Culture Magazine

Movie Review – The Mirror Crack’d (1980)

By Manofyesterday

Director: Guy Hamilton

Stars: Angela Lansbury, Elizabeth Taylor, Rock Hudson, Tony Curtis, Edward Fox, Kim Novak, Wendy Morgan, Maureen Bennett, Geraldine Chaplin

A lavish Hollywood production comes to a small village in England, home of the sharp Miss Marple (Lansbury). When a murder occurs her nephew, Inspector Craddock (Fox), investigates but finds that the people working on the film are more interested in getting the picture made than wasting their time on a local murder.

Despite being an English institution and a staple of afternoon television when I was younger (if I recall correctly) I’ve never actually seen or read a Miss Marple story, nor anything at all by Agatha Christie, even though she’s one of my mother’s favourites. The Mirror Crack’d caught my attention because of the stars involved and I do love a good murder mystery. Yet, even with Elizabeth Taylor, Rock Hudson, and Tony Curtis the film somehow still felt like a made-for-tv movie that should be left in the junkyard of weekday afternoons. It has A-List talent but a dated and cheap feeling, and it drags the whole film down.

The other big problem is that Miss Marple is hardly in the film. Obviously since I haven’t seen any Miss Marple stories before this could simply be how all her stories go, but I was surprised that she spent the majority of the film sitting in her cottage while her nephew did the rounds. I don’t know about you but I like to see my protagonists be active, and while Lansbury was good while she was on the screen she simply wasn’t involved in the story enough. It was as though her only function was to be the one to solve the crime.

Elizabeth Taylor I actually enjoyed watching. I’m sure some will say that she was campy and over the top, but she sold it well and maybe she had just perfected the art of acting over the top, but at least you can say she commanding the screen and the viewer’s attention. Rock Hudson was okay and does a decent job of the beleaguered husband/director. Tony Curtis was good when he was on the screen but at a certain point he basically disappeared from the film. Kim Novak….oh boy. You want to talk about campy this is the perfect example. She was so melodramatic and played more of a caricature than a character, dragging the film down in every scene she was in.

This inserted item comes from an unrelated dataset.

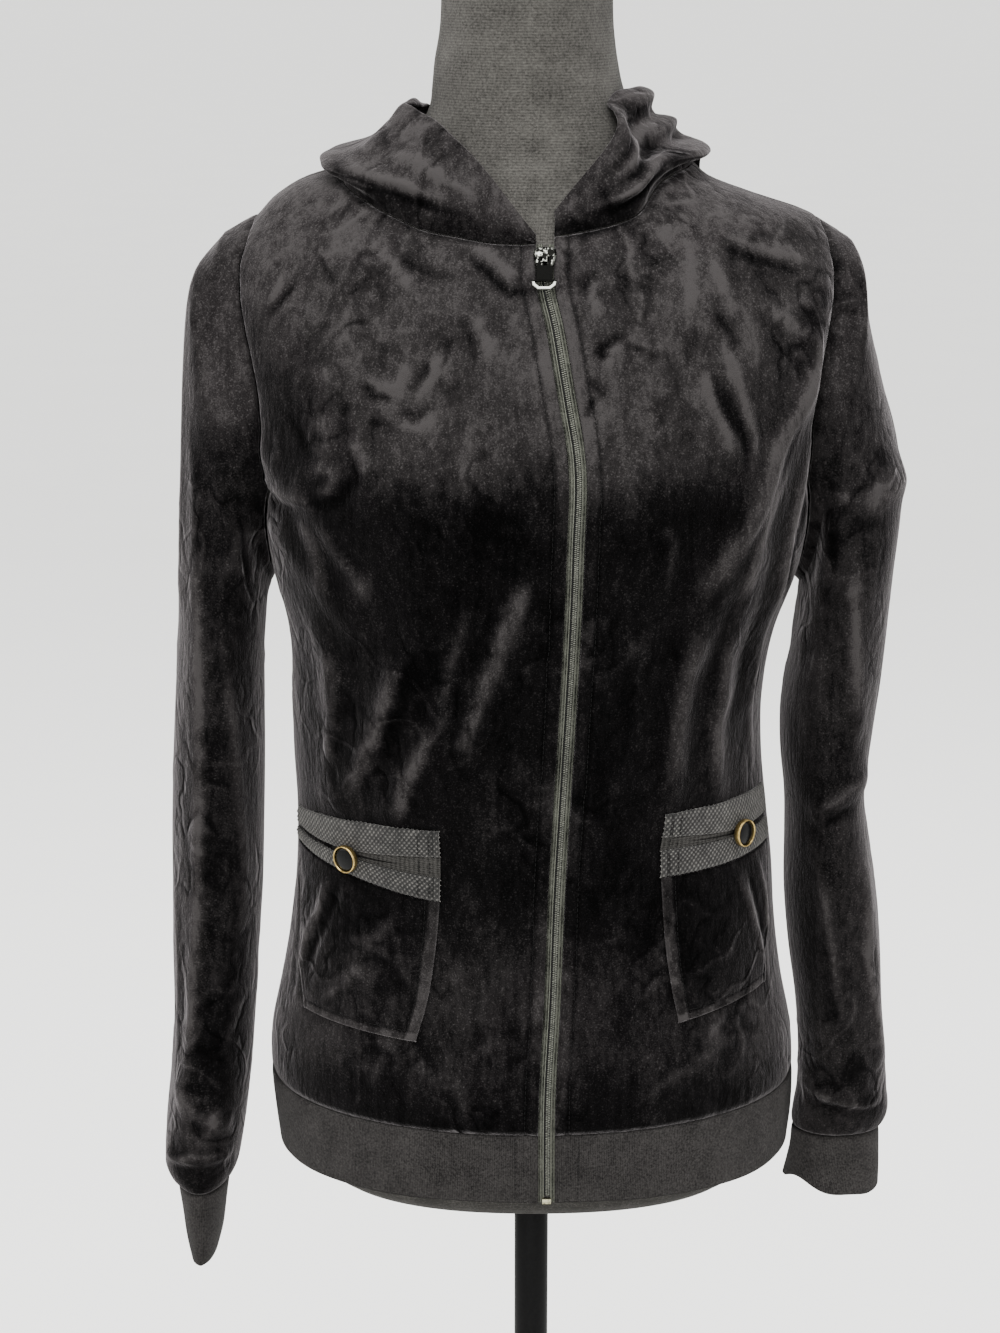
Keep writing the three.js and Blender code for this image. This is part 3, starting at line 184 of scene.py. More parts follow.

The mystery itself was okay I suppose, although I didn’t like the director’s trick of filming something suspicious (usually a pair of hands), then revealing it to be something harmless in the next shot. It felt like a cheap way to increase tension. The red herrings proved to be a decent distraction but the suspense wasn’t held and once I figured out who the murderer was I grew annoyed at the other characters who didn’t see it. The best part of the movie actually comes at the beginning, where the community are watching an old movie in the Church hall. The projector fails just as the detective is about to accuse the murderer, so it’s left to Miss Marple to explain who committed the crime.

Overall I was disappointed in this one, and even the star quality it boasts is not enough to save it from mediocrity.